In a typically sweet but acidic manner, Casey jokingly describes Ultimate Success Today as “Pathetic maybe, but not prophetic.” So Billboard naturally wanted to find out a little more about just what inspired it — which Casey helps detail below.
Listening to more jazz
We were listening to a lot of non-rock and roll music. As a band, we really don’t listen to music together very much. It’s kind of silent in the van. Everyone has earbuds in. I was listening to a lot of Curtis Mayfield. ’70s soul, funk. And [guitarist Greg Agee] was like, “OK, I really want to bring in some jazz elements to this.” That’s a scary concept like, “This could go really bad.” These guys think they’re jazz musicians! But he had a good idea, he was like, “Jazz is all about collaboration, and what we’ll do is write songs that are Protomartyr songs — but they’ll have the space for these collaborators to come in and change the songs.”
I was trying to read ‘A Short History of Decay,’ by Emil Cioran. It’s a collection of aphorisms about human decay and human feeling. It’s actually kind of a comforting book to read. When you’re feeling sick, it’s like you constantly… you can’t go to sleep, you can’t think. So there was a lot of watching late-night television. And luckily they have all these free digital channels. So I started watching infomercials. And infomercials can get pretty depressing late at night, they’re mostly for catheters and life insurance.
So the title [of the record], Ultimate Success Today, came from some infomercial late at night when I couldn’t go to sleep, and was probably smoking way too many cigarettes out of worry. [The lyric] ‘I didn’t dare go far/ Saving oxygen’ from ‘Modern Business Hymns’? That’s from an informercial about portable oxygen.
Consider the mule
I read a book about about the history of mules and the U.S. Army from the Mexican-American War until WWII. And the mules did a great job! But they got really f—ked up in all these wars we used them in.
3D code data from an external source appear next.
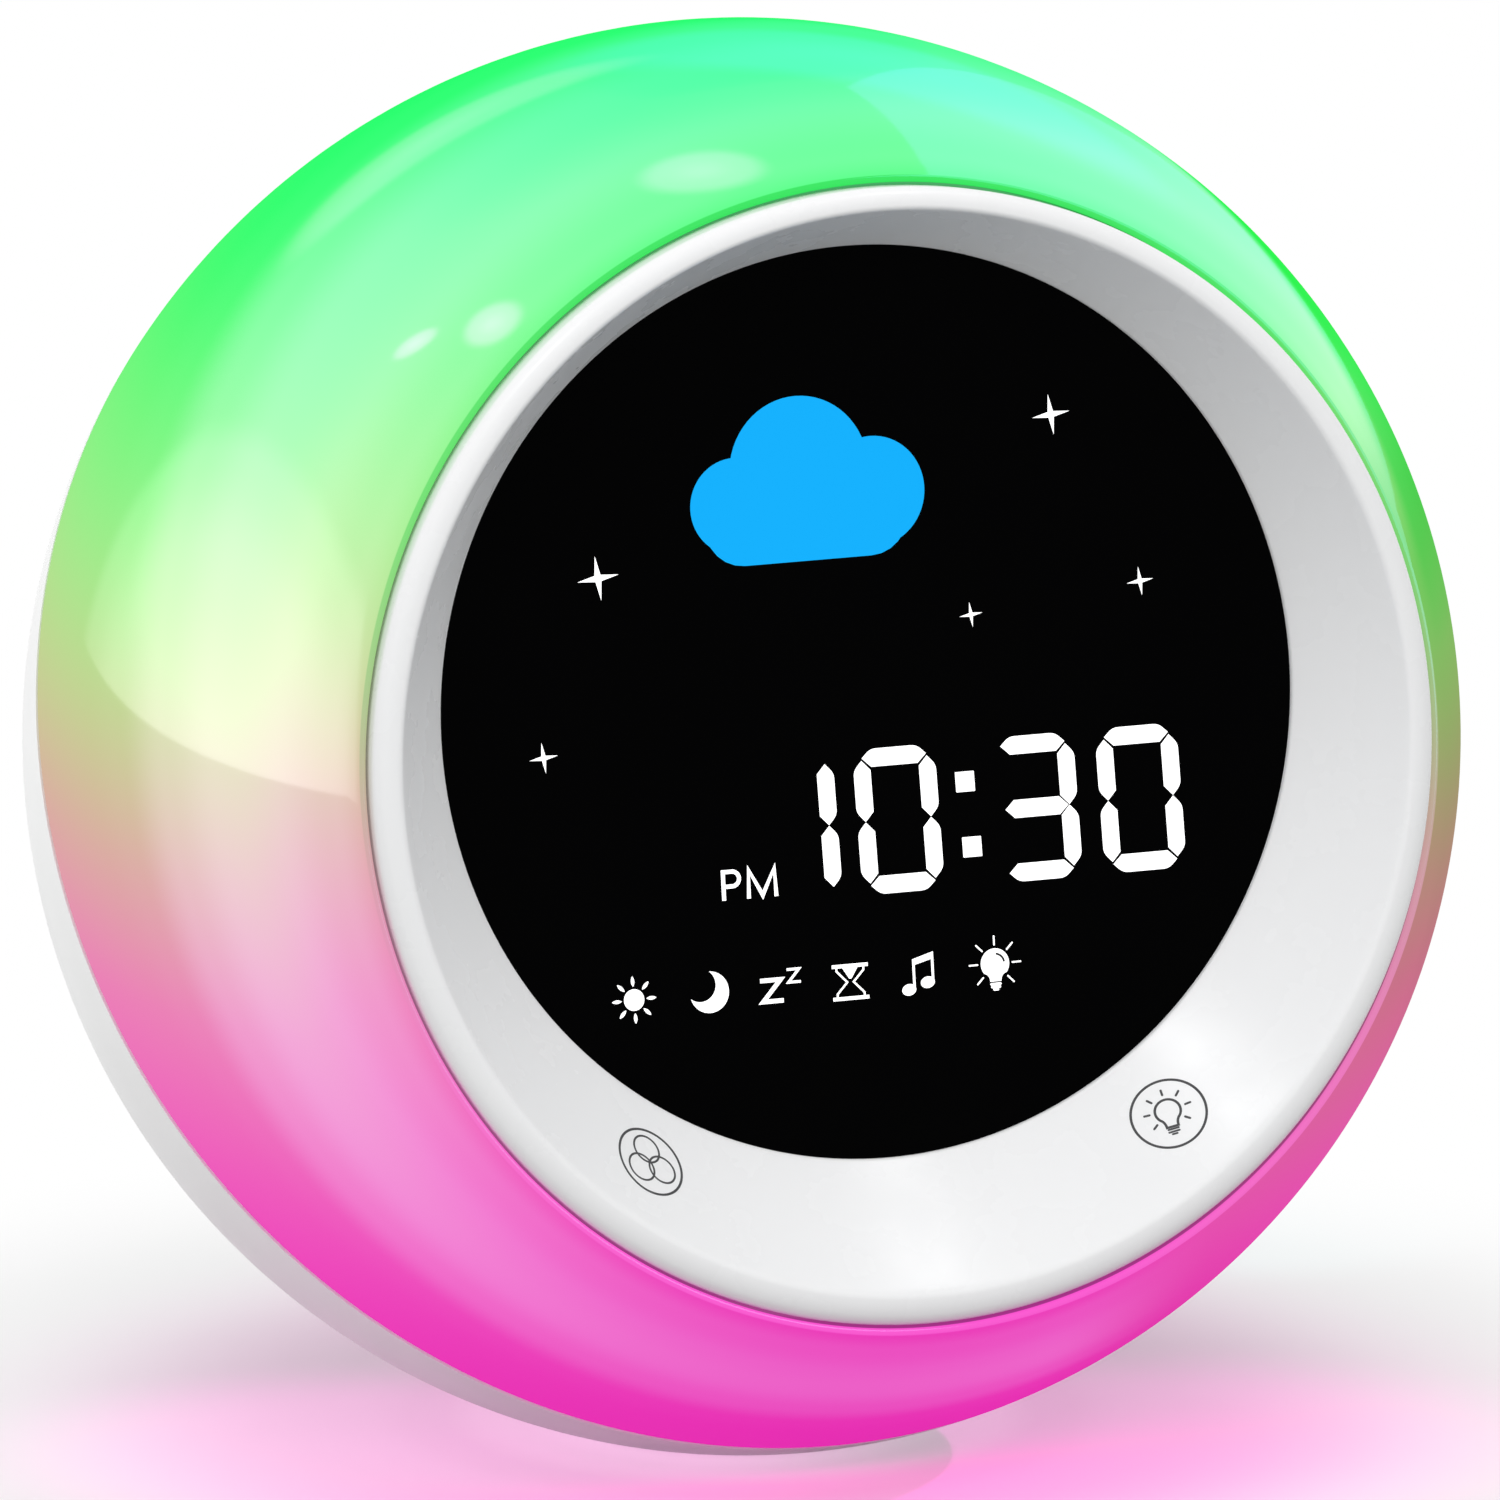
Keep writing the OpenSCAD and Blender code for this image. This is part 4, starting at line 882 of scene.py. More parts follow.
def notes_icon():
    head = blob([(0.78 * x, 0.6 * y) for x, y in arc(0, 0, 1, 0, 360, 28)[:-1]])
    heads = [moved(head, x, y, 8) for x, y in ((-1.38, -1.62), (0.72, -1.0))]
    stems = [stroke([(x, low), (x, low + 2.7)], 0.26, round_ends=False)
             for x, low in ((-0.78, -1.5), (1.32, -0.9))]
    beam = blob([(-0.91, 0.85), (1.45, 1.45), (1.45, 2.15), (-0.91, 1.5)])
    return heads + stems + [beam]


def bulb_outline(r, neck, drop):
    """Outline of a bulb: a round top that draws in to its neck."""
    shoulder = -38
    side = arc(0, 0, r, shoulder, 180 - shoulder, 40)
    right = [tuple(p) for p in blend_corner(side[0], (neck, -drop * 0.62), (neck, -drop), 6)]
    return right[::-1] + side[1:-1] + [(-x, y) for x, y in right]


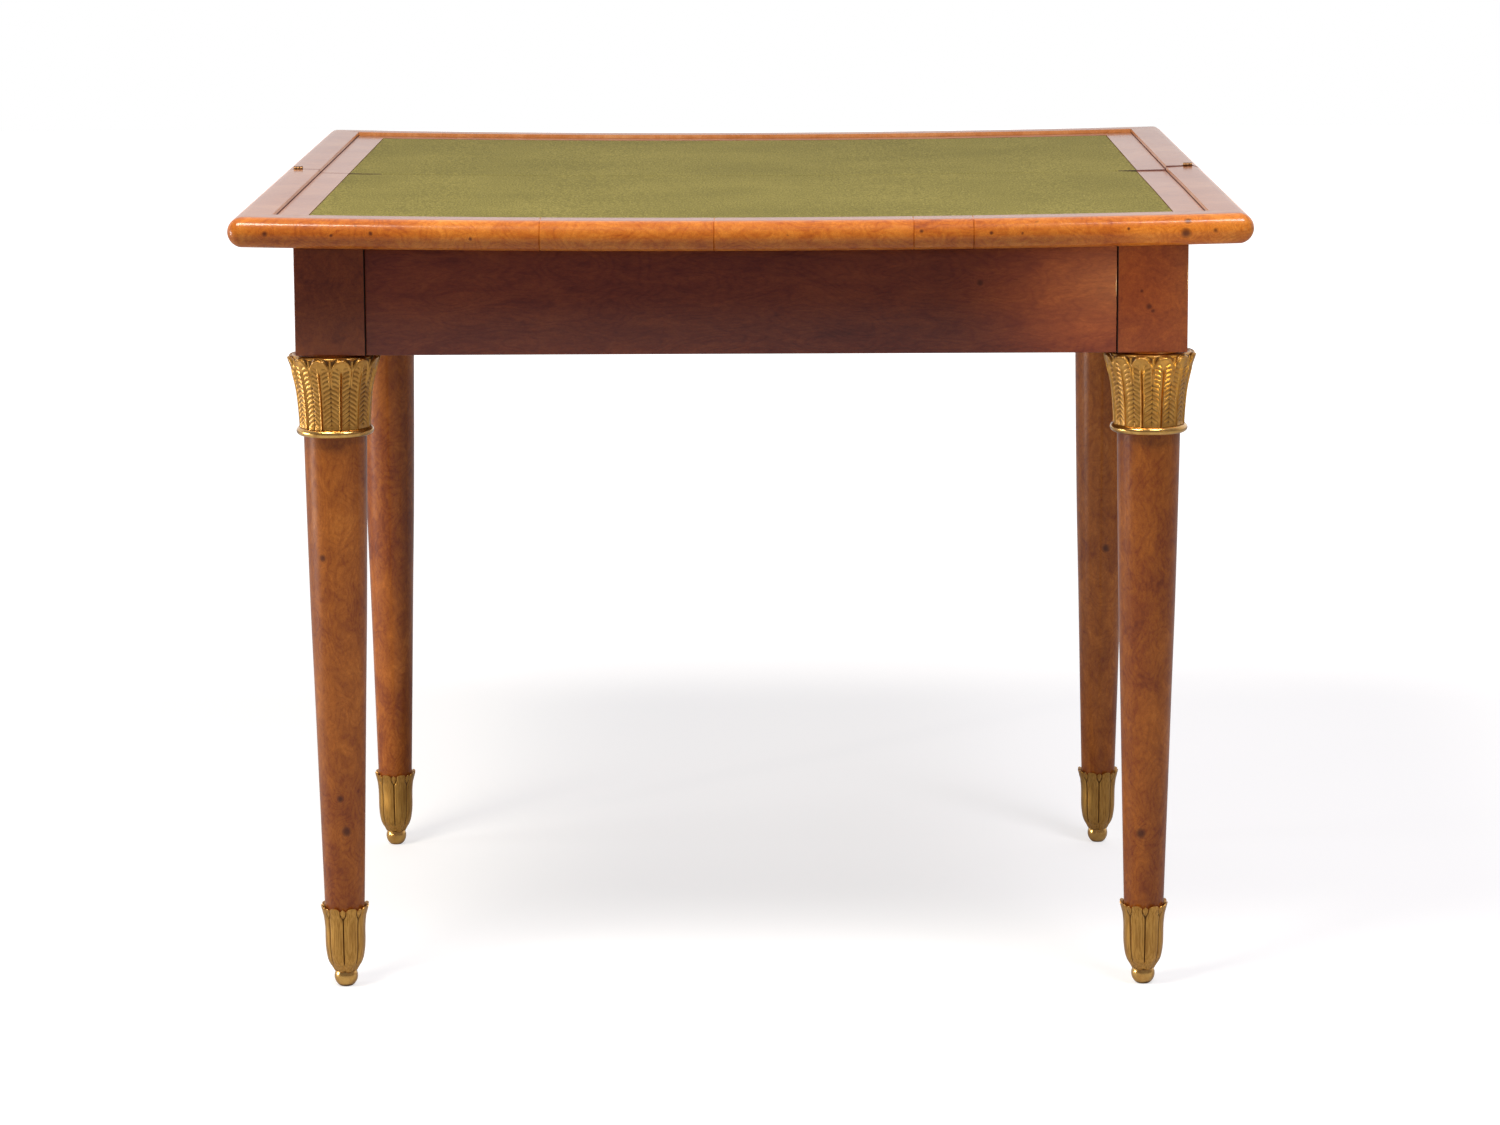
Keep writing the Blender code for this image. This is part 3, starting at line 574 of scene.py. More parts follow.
def border_section():
    """Distance in from the outer edge and height over the floor, from the underside outwards."""
    half = leaf_thickness / 2
    section = arc((nose_radius, table_height - half), (nose_radius, half), -pi / 2, -3 * pi / 2,
                  nose_steps)
    section.append((border_flat_end - arris, table_height))
    section.append((border_flat_end - arris / 4, table_height - arris / 6))
    for number in range(1, step_steps + 1):
        share = number / step_steps
        drop = border_bevel_drop * (0.8 * share + 0.2 * sin(share * pi / 2))
        section.append((border_flat_end + share * (border_width - border_flat_end),
                        table_height - drop))
    section.append((border_width, leaf_bottom))
    return section


section = border_section()
section_centre = (border_width / 2, table_height - leaf_thickness / 2)
print("moulding section has", len(section), "points")

# %% The path of the moulding
corner_steps = 10
straight_steps = 40
side_steps = 14
# The edges along the fold are rounded over by wear
fold_ease = 0.0014
fold_shrink = 0.90
groove_half_width = 0.0006
groove_shrink = 0.955


def ring_at(place, facing, shrink=1.0):
    """One ring of the moulding, lifted by the bow; place turns an inset into x and depth."""
    ring = []
    for inset, height in section:
        inset = section_centre[0] + (inset - section_centre[0]) * shrink
        height = section_centre[1] + (height - section_centre[1]) * shrink
        x, depth = place(inset)
        ring.append((x, facing * depth, height))
    return bowed(ring)


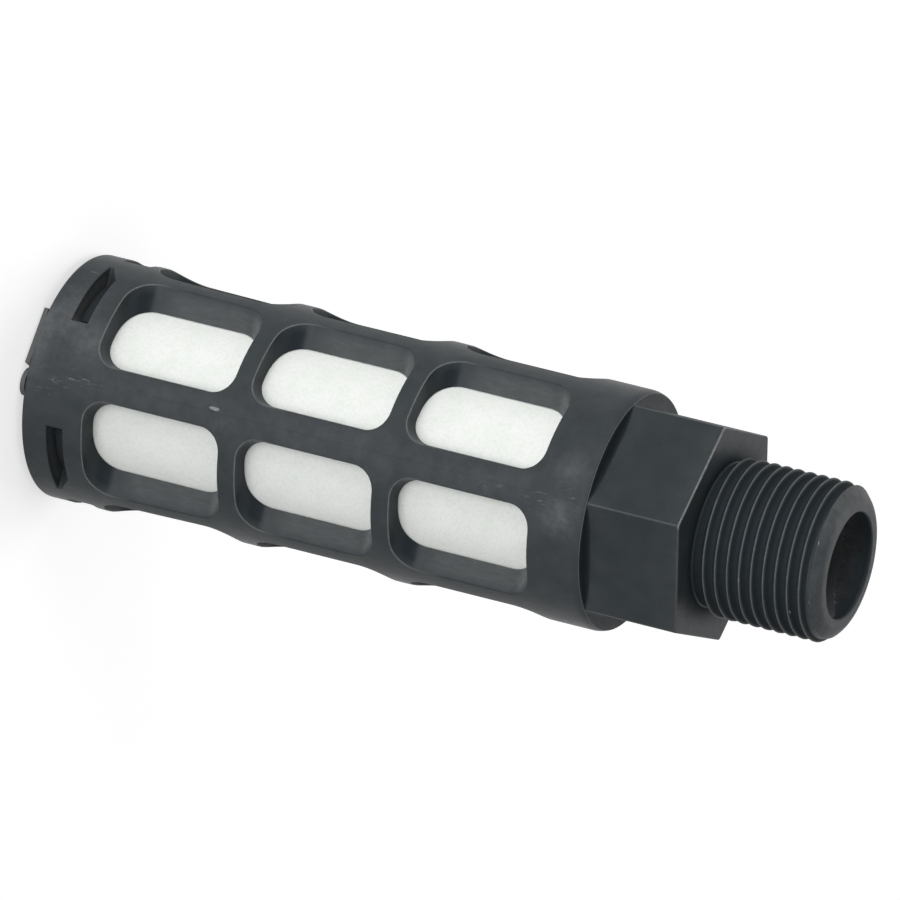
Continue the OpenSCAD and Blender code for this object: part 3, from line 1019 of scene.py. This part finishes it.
def seen_directly(tree):
    """1 where the background is seen by the camera, in a reflection or through glass"""
    path = tree.nodes.new("ShaderNodeLightPath")
    total = path.outputs["Is Camera Ray"]
    for kind in ("Is Glossy Ray", "Is Transmission Ray"):
        either = tree.nodes.new("ShaderNodeMath")
        either.operation = "MAXIMUM"
        tree.links.new(total, either.inputs[0])
        tree.links.new(path.outputs[kind], either.inputs[1])
        total = either.outputs[0]
    return total


def make_world():
    """White where it is seen, and a plain weaker level as light"""
    world = bpy.data.worlds.new("studio")
    bpy.context.scene.world = world
    world.use_nodes = True
    tree = world.node_tree
    background = tree.nodes["Background"]
    background.inputs["Color"].default_value = WHITE
    level = tree.nodes.new("ShaderNodeMapRange")
    level.inputs["To Min"].default_value = WORLD_LEVEL
    level.inputs["To Max"].default_value = 1.0
    tree.links.new(seen_directly(tree), level.inputs["Value"])
    tree.links.new(level.outputs["Result"], background.inputs["Strength"])


def soft_lamp(name, direction, strength):
    """Lamp far away in a direction given in the camera's axes: right, up, towards the camera"""
    data = bpy.data.lights.new(name, "SUN")
    data.energy, data.angle = strength, math.radians(LAMP_WIDTH_DEG)
    towards = axes.transposed() @ Vector(direction).normalized()
    put(data).rotation_euler = towards.to_track_quat("Z", "Y").to_euler()


def make_floor():
    """Pale floor, which throws no shadow because a lamp stands below its plane"""
    bm = bmesh.new()
    bmesh.ops.create_grid(bm, x_segments=8, y_segments=8, size=FLOOR_HALF)
    data = bpy.data.meshes.new("floor")
    bm.to_mesh(data)
    bm.free()
    n = Nodes("floor")
    n.shader.inputs["Base Color"].default_value = (FLOOR_GREY, FLOOR_GREY, FLOOR_GREY, 1)
    n.shader.inputs["Roughness"].default_value = FLOOR_ROUGH
    n.shader.inputs["Specular IOR Level"].default_value = 0.0
    n.shader.inputs["Emission Color"].default_value = WHITE
    n.link(n.scale(seen_directly(n.tree), 0, 1, 0.0, FLOOR_GLOW), n.shader.inputs["Emission Strength"])
    data.materials.append(n.material)
    floor = put(data)
    floor.location.z = -FLOOR_DROP
    floor.visible_shadow = False


make_world()
for lamp in LAMPS:
    soft_lamp(*lamp)
make_floor()
bpy.context.scene.view_settings.view_transform = "Standard"
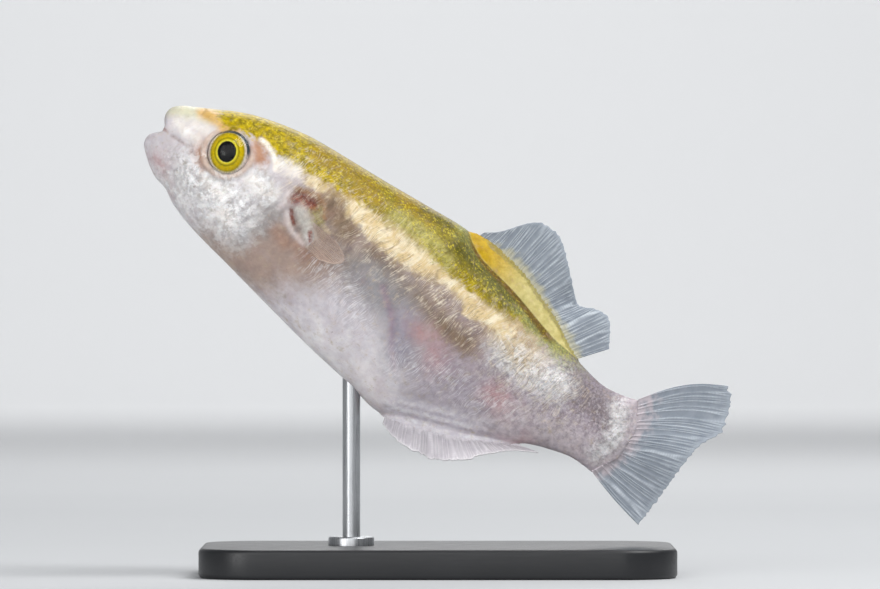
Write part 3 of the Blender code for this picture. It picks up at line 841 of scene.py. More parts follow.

The idea of a mule is fascinating to me. I mention this in ‘Michigan Hammers’ that at the start of the Mexican-American War, the U.S. Army pulls into Vera Cruz, getting ready to invade, but they can’t pull the ship in close enough to unload the mules. So they threw them overboard. Some of them swam to shore but a lot of them just drowned right there. ‘We’ll see how many make it.’ So they didn’t have any mules, the mules didn’t survive that. So they bought a bunch of Mexican mules. So the people of Mexico made a lot of money off this invading country. America! [Chuckles.]